Fortunately, right there on Audubon Terrace in the Hispanic Society’s South Building across the way is the real Goya maja, arguably the signature artwork of this undeservedly obscure institution. I myself years ago had made a pilgrimage to Washington Heights to see the Duchess. Or was it to see the El Grecos?
Divorce on Parade
Many art lovers, whether tourists or local repeat visitors, go to museums for signature artworks. If art is merely loaned out piecemeal here and there — as patron Eli Broad has now decided will be the case with his 2000-item collection, most of which many assumed would go to LACMA — it is unmoored, divorced from any consistent institutional context and will not really belong to the public.
You go to MoMA to see Manet’s Water Lilies or a particular Mondrian. Or you need your Picasso fix. You go to the Philadelphia Museum of Art to see The Bride Stripped Bare By Bachelors, Even. Or maybe not. Not everyone “owns” the same paintings, but there are certain artworks that are emblems of certain institutions.
So where’s the art? Who’s got the art? Here and there and everywhere, or in storage. Or constantly on the road, which can’t be good for the art. Foundations are quirky entities.
In terms of the Broad “scandal,” as others have pointed out, artists need to beware of the “private foundation Catch-22.” Sales are sales, of course, but a foundation can dump artworks on the market with impunity. Museums at least have a stake in not exposing their mistakes or their need for ready cash in a hot market. Most museums have or should have clear guidelines for their deaccession committees.
I am not saying that Broad will dump artworks; he doesn’t need to. But there is always the next $20 million art bargain just around the corner, and other retired moguls have been known to go for the deal they cannot afford to pass up. Buying and selling is a high.
If Broad really believes in art, he should really start his own museum and make it free to the public. And endow it well enough so that it stays free. Where are the Andrew Carnegies of art? Andrew Carnegie set up free public libraries all across America.
Although the Broad Museum of Contemporary Art at LACMA is set to open thanks to Broad’s $60 million, galleries are naming opportunities for additional donors. For a mere $10 million, Marc and Jane Nathanson will get a gallery named after them. Further happy news: It was just announced that Zaha Hadid will be the architect for the forthcoming Eli and Edythe Broad Art Museum at the University of Michigan. Broad’s $26 million covers a little more than half the cost.

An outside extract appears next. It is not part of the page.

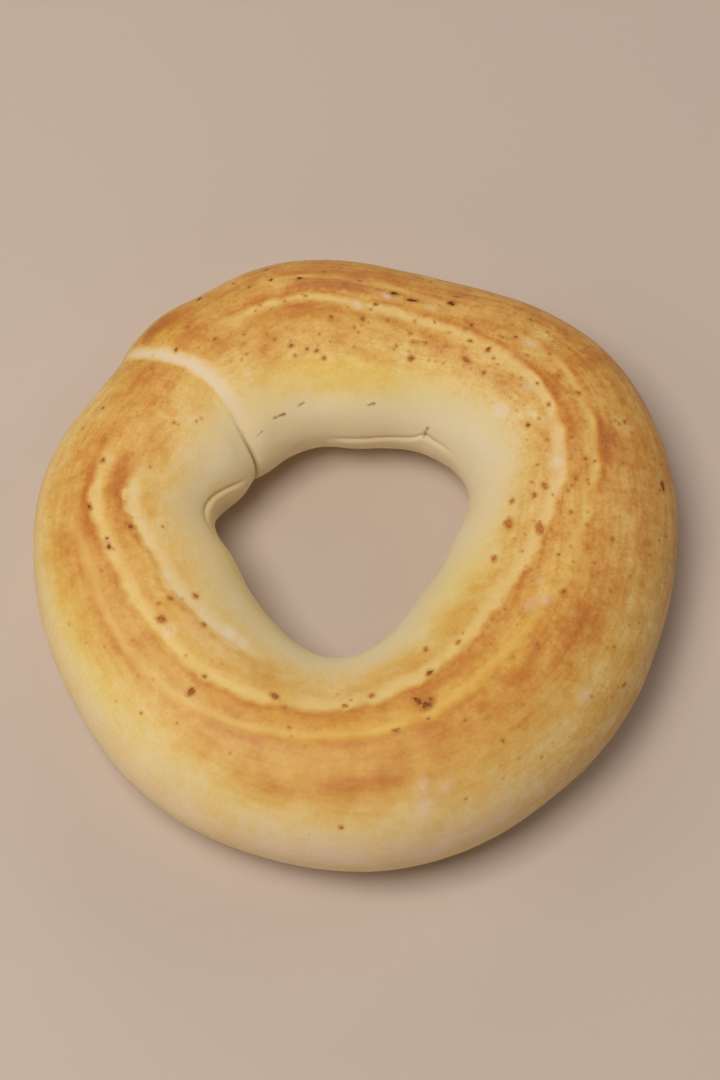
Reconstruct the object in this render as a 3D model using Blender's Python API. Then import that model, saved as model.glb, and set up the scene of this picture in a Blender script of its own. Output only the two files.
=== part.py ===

Can Art Be Divorced From $$$?
I am usually divorced from these art-world topics, but they keep intruding like unwanted auction news. It used to be that show business was everybody’s business. Now art is.
And while I am at it, I am also fed up with all the praise being heaped upon the now retiring Philippe de Montebello. I suspect his rise to power and his 30-year tenure as director at the Metropolitan Museum of Art has something to do with the hatred accrued by predecessor Thomas Hoving. De Montebello has managed to add some exhibition spaces to the museum and straightened out others. He did the basics: kept the institution from collapse, lawsuits, and outright scandals. He had the good sense to return some stolen artworks to Italy.
But I would like to remind all Artopians of the following: (1) He has never really supported modern and contemporary art. (2) As the Met’s CEO, he has been responsible for annual operating deficits that have recently run as high as $3 million. (3) He oversaw and actively defended the constantly increasing admission price, which is now $20. This tithe is “voluntary,” but it is not readily perceived as such by most visitors.
I did a little research:
Until 1941, the Met charged admission only one or two days a week. In 1940, the admission was 25 cents on Mondays and Fridays. From 1941 to 1979 it was totally free. Those were the glory days, the democratic days.
In 1970, under Hoving, a regular admission of $1.50 was instituted.
I remember how angry I was when the Met started charging admission. It was like having to pay to get into your own living room. I had very little money, but was hungry for art. I suppose I could have paid $1.50 by skipping lunch, but on principle I never shelled out more than a Rockefeller dime, which was the old man’s customary sign of largesse.
Five years later, under de Montebello, admission was increased to $1.75. It was $6 in 1993; in 1999 it went from $8 to $10. Oh, yes, said Philippe back then, they had lost some money once promised by the Reader’s Digest heir. Oh, the fickle rich. And then in 2006, admission moved from $15 to $20.
The Whitney and the Brooklyn museums were once free too. As for MoMA, we never expected it to be free. The rumor was that when old man Rockefeller was asked by his daughter-in-law Abby Aldrich if they should charge admission to her new museum, he answered that no one would appreciate the art if they didn’t.
If we pay $20 to look at art, is it better than the art we can see for free? And if so, would a $40 ticket make the art look twice as good?
I think free art looks better because you have more time to look at it. You don’t have to rush through to get your money’s worth. You know, if it’s two o’clock, I must be in the Greek and Roman Galleries. If it’s three, I must have already covered the Renaissance.
Therefore:
If I am elected mayor of New York on the Pro-Art Barnett Newman Party ticket, the Metropolitan Museum of Art, which is housed in a city-owned museum and receives free heating and electricity, will be free to all, with no challenges like the tiny Pay What You Want But Pay Something sign. The hard-working citizens of New York and even the tourists on their Euro spree already pay their share by way of the city sales tax.